Filme do Dia: Farewell Amor (2020), Ekwa Msangi
Farewell Amor (EUA, 2020). Direção e
Rot. Original Ekwa Msangi. Fotografia Bruce Francis Cole. Música Osei Essed.
Montagem Joanna Applegate & Justin Chan. Dir. de arte: Virginia Hastings,
Lance Mitchell & Christine Morris. Figurinos Evren Catlin. Com Ntare Guma
Mbaho Mwine, Zainab Jah, Jayme Lawson, Joie Lee, Nana Mensah, Marcus Scribner,
Brandon Lamar, Felipe Almonte.
Esther
(Jah) e sua filha Sylvia (Lawson) reencontram o marido/pai Walter (Mwine)
dezessete anos após este ter emigrado para os Estados Unidos, no aeroporto John
Kennedy, em Nova York. Enquanto a mulher se transformou numa fervorosa
evangélica, a filha se mantém distante de um pai que lhe era desconhecido da
memória que não a de fotos e relatos.

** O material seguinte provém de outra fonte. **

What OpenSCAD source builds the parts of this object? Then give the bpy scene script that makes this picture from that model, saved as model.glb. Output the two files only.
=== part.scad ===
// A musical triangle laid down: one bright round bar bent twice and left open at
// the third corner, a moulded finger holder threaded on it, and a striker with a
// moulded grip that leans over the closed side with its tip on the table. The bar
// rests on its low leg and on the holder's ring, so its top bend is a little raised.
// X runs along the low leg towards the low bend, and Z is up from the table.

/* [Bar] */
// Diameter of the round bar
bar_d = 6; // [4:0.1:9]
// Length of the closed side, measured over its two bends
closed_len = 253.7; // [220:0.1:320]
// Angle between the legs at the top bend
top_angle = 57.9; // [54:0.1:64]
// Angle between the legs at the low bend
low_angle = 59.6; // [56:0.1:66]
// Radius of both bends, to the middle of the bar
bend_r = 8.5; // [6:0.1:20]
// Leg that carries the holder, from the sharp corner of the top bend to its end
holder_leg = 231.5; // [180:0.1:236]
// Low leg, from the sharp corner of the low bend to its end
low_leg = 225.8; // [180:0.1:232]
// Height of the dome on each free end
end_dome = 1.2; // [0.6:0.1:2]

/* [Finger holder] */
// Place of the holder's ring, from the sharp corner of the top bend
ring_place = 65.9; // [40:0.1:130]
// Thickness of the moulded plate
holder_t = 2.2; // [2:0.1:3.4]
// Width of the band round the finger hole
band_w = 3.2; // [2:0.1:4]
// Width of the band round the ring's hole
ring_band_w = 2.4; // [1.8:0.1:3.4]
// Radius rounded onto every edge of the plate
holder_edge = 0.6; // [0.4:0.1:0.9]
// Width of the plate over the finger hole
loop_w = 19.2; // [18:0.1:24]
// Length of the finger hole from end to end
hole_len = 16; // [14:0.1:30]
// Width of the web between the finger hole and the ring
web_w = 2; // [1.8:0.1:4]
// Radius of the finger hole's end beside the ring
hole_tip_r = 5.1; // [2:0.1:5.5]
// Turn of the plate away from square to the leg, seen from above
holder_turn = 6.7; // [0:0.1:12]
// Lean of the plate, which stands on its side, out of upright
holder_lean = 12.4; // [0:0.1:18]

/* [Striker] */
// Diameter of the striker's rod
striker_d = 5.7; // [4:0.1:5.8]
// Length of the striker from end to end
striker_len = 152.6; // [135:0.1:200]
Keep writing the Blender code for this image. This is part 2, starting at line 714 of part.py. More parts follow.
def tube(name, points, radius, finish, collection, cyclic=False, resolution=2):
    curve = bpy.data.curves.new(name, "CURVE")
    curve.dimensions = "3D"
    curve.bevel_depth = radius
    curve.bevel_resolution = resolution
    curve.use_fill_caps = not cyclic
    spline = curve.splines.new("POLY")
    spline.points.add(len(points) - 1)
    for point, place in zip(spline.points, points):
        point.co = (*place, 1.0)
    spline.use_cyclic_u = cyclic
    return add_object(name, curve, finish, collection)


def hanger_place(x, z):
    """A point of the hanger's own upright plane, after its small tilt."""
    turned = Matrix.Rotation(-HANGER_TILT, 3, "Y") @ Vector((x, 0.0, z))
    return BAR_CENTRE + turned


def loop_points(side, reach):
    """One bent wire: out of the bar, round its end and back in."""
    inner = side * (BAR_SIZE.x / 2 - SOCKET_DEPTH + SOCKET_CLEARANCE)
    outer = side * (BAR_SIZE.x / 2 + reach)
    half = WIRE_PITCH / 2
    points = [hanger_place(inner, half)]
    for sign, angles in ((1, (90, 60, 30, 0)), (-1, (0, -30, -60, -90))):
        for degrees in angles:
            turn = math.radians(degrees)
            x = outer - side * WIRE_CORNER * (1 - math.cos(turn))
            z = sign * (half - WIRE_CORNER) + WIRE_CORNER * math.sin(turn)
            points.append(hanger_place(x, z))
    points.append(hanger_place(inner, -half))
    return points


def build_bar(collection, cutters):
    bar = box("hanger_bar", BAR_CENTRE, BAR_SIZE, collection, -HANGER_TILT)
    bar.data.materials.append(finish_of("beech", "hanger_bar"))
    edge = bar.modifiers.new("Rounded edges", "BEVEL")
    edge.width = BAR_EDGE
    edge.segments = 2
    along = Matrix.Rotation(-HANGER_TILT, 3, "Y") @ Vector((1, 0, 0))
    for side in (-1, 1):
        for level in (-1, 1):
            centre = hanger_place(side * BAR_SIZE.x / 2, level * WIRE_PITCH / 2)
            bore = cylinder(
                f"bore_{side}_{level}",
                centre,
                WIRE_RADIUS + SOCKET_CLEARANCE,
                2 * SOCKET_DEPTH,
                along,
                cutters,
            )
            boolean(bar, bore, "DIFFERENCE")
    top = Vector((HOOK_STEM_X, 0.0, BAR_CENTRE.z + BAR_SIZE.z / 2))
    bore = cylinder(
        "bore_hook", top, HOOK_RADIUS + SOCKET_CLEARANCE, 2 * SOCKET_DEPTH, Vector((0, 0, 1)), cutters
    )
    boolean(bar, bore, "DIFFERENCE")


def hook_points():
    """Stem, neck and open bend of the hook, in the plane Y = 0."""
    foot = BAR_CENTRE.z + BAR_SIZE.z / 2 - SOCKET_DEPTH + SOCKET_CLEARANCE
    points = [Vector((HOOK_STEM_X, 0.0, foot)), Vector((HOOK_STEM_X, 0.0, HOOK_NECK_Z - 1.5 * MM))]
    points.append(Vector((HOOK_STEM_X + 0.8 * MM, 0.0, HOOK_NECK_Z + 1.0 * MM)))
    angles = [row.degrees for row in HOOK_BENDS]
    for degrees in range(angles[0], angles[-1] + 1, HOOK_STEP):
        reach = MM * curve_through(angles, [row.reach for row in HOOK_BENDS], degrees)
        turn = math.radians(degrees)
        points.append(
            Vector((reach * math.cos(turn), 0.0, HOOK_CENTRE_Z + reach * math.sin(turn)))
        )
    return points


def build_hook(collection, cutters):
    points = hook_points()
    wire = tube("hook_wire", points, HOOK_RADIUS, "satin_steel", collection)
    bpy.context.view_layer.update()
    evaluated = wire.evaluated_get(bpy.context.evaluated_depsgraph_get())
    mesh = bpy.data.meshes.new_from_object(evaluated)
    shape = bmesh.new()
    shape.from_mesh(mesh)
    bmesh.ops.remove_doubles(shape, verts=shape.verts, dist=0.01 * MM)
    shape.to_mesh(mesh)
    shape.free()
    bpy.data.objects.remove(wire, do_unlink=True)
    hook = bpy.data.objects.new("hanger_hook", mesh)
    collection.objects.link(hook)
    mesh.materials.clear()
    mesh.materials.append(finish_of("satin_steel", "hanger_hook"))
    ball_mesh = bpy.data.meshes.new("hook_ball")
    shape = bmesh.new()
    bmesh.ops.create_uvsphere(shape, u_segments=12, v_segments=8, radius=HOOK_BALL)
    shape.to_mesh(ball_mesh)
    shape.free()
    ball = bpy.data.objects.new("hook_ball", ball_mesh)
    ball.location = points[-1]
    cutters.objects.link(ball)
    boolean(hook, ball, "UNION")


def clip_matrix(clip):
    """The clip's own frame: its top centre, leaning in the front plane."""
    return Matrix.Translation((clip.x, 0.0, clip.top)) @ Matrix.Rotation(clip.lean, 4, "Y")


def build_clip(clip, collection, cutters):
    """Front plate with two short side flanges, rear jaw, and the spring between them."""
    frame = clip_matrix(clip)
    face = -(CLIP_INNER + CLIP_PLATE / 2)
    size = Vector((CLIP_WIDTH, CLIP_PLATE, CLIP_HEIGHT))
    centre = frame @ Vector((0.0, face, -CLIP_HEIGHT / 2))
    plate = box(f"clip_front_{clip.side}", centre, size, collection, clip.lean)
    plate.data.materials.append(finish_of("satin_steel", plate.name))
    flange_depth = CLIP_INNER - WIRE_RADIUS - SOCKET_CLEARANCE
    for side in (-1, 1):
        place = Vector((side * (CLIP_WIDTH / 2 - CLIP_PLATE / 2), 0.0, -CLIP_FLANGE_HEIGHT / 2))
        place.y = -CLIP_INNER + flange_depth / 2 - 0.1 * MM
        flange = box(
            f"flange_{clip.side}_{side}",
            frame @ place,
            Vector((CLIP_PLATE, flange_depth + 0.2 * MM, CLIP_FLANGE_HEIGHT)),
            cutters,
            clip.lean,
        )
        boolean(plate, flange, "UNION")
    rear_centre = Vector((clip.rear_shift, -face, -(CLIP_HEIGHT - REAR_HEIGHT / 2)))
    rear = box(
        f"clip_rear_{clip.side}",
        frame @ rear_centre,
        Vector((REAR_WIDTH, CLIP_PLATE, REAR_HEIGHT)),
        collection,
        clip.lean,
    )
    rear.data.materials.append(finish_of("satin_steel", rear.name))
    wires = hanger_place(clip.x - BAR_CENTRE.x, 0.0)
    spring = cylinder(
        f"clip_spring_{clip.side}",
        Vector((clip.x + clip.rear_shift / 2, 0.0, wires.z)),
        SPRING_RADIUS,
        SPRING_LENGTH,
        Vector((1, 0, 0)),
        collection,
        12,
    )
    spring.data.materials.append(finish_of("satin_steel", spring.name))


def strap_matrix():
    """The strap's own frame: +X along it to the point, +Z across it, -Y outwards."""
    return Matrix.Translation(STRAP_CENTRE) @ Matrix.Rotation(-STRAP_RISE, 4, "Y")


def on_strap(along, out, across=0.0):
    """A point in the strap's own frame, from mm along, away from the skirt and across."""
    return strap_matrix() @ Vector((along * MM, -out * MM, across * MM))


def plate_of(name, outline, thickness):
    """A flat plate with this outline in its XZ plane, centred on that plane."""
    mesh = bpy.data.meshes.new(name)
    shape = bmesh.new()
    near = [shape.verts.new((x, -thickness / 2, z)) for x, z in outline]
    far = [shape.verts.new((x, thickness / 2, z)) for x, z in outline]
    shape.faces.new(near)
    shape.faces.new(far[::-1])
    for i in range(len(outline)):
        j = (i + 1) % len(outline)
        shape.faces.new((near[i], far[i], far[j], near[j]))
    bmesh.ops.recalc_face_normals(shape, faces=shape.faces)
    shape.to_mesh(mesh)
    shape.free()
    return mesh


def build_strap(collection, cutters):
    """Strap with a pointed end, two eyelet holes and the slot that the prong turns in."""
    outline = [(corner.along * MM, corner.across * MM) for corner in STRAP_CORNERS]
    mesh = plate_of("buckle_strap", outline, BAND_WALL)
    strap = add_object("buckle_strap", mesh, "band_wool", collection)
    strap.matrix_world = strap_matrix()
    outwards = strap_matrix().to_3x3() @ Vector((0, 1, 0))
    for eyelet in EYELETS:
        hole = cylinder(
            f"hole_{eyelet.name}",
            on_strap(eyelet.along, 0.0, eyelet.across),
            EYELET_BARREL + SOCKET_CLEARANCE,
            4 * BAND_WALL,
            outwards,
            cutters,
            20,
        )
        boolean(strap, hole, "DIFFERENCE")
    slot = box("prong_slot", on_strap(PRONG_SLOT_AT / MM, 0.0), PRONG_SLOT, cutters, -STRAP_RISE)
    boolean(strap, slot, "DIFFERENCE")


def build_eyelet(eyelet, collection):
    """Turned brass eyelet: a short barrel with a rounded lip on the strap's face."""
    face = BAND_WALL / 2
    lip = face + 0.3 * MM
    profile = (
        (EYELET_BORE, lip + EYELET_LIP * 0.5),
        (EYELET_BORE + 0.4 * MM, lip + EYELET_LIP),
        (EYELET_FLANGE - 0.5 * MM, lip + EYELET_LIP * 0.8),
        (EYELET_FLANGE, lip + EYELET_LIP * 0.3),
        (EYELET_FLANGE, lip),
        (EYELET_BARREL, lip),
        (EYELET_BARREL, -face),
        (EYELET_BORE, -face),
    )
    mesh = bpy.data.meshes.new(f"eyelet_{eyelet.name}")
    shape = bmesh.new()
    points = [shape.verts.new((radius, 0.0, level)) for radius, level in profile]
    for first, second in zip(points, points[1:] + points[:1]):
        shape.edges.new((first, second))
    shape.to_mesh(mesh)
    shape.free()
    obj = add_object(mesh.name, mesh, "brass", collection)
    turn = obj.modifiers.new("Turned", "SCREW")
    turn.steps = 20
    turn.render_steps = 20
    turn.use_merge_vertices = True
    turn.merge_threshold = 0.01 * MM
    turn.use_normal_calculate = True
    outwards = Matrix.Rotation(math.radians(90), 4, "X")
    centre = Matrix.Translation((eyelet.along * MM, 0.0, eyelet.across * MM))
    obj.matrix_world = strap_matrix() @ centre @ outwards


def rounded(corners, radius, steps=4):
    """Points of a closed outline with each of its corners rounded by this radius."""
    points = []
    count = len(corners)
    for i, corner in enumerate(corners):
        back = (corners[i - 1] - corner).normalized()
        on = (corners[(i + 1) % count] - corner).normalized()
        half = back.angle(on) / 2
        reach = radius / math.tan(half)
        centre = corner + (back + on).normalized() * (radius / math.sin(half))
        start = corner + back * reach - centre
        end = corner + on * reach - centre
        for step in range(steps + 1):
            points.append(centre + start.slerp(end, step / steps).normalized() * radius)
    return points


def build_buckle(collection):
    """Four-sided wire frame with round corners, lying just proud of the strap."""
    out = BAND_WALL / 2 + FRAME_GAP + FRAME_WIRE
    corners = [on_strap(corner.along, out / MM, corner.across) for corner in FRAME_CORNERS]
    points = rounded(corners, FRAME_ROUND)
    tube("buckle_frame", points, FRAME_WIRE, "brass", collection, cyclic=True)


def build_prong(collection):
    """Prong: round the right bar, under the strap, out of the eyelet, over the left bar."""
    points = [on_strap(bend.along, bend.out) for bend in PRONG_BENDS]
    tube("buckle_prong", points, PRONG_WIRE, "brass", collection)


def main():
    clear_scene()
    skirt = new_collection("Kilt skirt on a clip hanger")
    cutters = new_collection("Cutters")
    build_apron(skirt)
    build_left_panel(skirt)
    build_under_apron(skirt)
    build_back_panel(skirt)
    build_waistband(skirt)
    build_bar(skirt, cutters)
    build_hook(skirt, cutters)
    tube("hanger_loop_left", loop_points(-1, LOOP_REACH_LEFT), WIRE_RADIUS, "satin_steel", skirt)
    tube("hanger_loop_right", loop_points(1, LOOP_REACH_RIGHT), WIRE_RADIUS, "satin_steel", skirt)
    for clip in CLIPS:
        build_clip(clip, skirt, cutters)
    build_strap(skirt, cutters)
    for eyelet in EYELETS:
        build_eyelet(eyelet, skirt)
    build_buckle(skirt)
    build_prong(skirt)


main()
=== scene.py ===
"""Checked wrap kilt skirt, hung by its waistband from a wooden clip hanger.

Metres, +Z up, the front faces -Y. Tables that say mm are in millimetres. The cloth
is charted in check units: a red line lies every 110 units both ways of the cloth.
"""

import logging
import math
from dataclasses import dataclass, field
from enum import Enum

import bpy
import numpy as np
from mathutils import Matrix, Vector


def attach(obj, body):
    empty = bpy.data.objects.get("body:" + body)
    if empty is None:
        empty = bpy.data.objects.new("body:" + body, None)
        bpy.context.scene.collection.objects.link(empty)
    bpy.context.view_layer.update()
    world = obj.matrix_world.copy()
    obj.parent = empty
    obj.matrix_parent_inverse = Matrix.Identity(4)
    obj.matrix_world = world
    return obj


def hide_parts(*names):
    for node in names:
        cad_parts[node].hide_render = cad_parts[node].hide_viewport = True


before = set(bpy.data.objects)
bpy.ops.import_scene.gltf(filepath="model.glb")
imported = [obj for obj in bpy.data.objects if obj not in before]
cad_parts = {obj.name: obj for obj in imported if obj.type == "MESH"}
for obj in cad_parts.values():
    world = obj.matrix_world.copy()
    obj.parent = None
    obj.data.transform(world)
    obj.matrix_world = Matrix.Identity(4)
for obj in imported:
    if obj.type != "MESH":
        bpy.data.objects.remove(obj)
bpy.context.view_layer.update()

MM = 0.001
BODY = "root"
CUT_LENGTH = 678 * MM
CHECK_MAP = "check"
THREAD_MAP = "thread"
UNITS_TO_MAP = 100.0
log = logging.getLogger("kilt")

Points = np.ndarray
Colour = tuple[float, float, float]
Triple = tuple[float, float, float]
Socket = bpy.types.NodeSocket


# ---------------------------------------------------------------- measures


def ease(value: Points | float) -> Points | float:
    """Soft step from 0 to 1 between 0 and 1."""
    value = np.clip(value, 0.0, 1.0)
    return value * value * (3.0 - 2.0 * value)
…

As tensões em relação aos dois mundos se
manifestam sobretudo em Esther, enquanto a filha consegue manter vínculos
sociais sobretudo devido a dança.
É como uma
lufada de constipação que o bom trabalho desenvolvido pelo elenco dessa
produção se veja soterrado por um mal que atinge boa parte do cinema
norte-americano, independente ou não, ou quiçá mesmo mundial: sua desapontadora
gentrificação. Aqui, por exemplo, não apenas o espaço em que os personagens se movem
desde o início é o de uma das cidades mais gentrificadas do mundo, Nova York,
mas igualmente a própria trama, desenvolvida por uma realizadora de ascendência
africana, também o é, elaborando personagens um tanto unidimensionais, como o
da mãe fervorosamente evangélica e fazendo com que os personagens angolanos
falem em inglês a todo momento, e quando
se arrisque algo em português, a emenda seja pior que o soneto (um “vem cá,
minha querida” quase irreconhecível ou um “feliz noite” como boa noite, bastante
sofrido). Nada muito distante dos barbarismos praticados pelo cinema
hollywoodiano clássico com praticamente o resto do mundo. Isso acaba por
contaminar o proselitismo do filme, da maneira menos desejável possível, longe
da verve e espirituosidade de um filme que lida, por exemplo, com preconceitos
similares na sociedade francesa da segunda geração de estrangeiros (A Esquiva). E aí, a articulação da montagem, através do recorte dos
personagens principais, entre idas e vindas no tempo, muito bem realizado,
torna-se o que é, algo talentoso mas destituído de vida. E o que era ruim,
piora. Os lugares-comuns dramáticos mostram de vez sua face. E ela é tão
honesta quanto a novela latina. E faz uso de expedientes similares em termos de
populismo. Como um banho de charme que Esther recebe de sua vizinha para o
jantar com o marido. E o nó górdio dessa produção é justamente a figura de Esther,
pois o drama depende dela, e ela é uma caricatura, e continua a sê-lo, quando
começa a inverter o sinal. Ela justifica, por exemplo, que se toque brevemente
na questão do preconceito racial vivido pelos negros no país, sobretudo quando
estrangeiros, mas que o foco, em último grau, seja o de país que acolhe e pode
redimir as tensões encroadas de uma sociedade tradicional, sobretudo quando
essa é identificada com o evangelismo. De forma paternalista e rasteira. E que
a renitente evangélica de anos se solte e dance, basta uma evangelização rápida
nos códigos mundanos em voga. E os personagens são meras marionetes açoitados
pelos ventos triviais do roteiro, tão pouco naturais quando a imagem que se
cria do esforço incrível do elenco pronunciar suas palavras em português de uma
forma tão completamente ausente de sentido diante das palavras estranhas (para
si) que pronunciam. Outra facilidade típica é a rápida conversão da filha que
rejeitava o pai que aos poucos consegue quebrar o gelo e serve como reflexão,
embora um dado realista, que a dança seja a única forma na qual Walter diz
conseguir se expressar no país, e que a filha igualmente assume como bandeira
de sobrevivência, o que não deixa de se filiar a uma tradição de gueto que
negros conseguem algum destaque social, portanto de uma auto-afirmação que não
se defronta mais diretamente com o establishment branco. Como tantos filmes
recentes, houve previamente um curta com a mesma temática. Park Pictures/Department of
Motion Pictures/Jhumka Films/Lucky 13 Prod./MACRO/MUBI/Outrageous
Pictures/Wavelenght Prod. 95 minutos.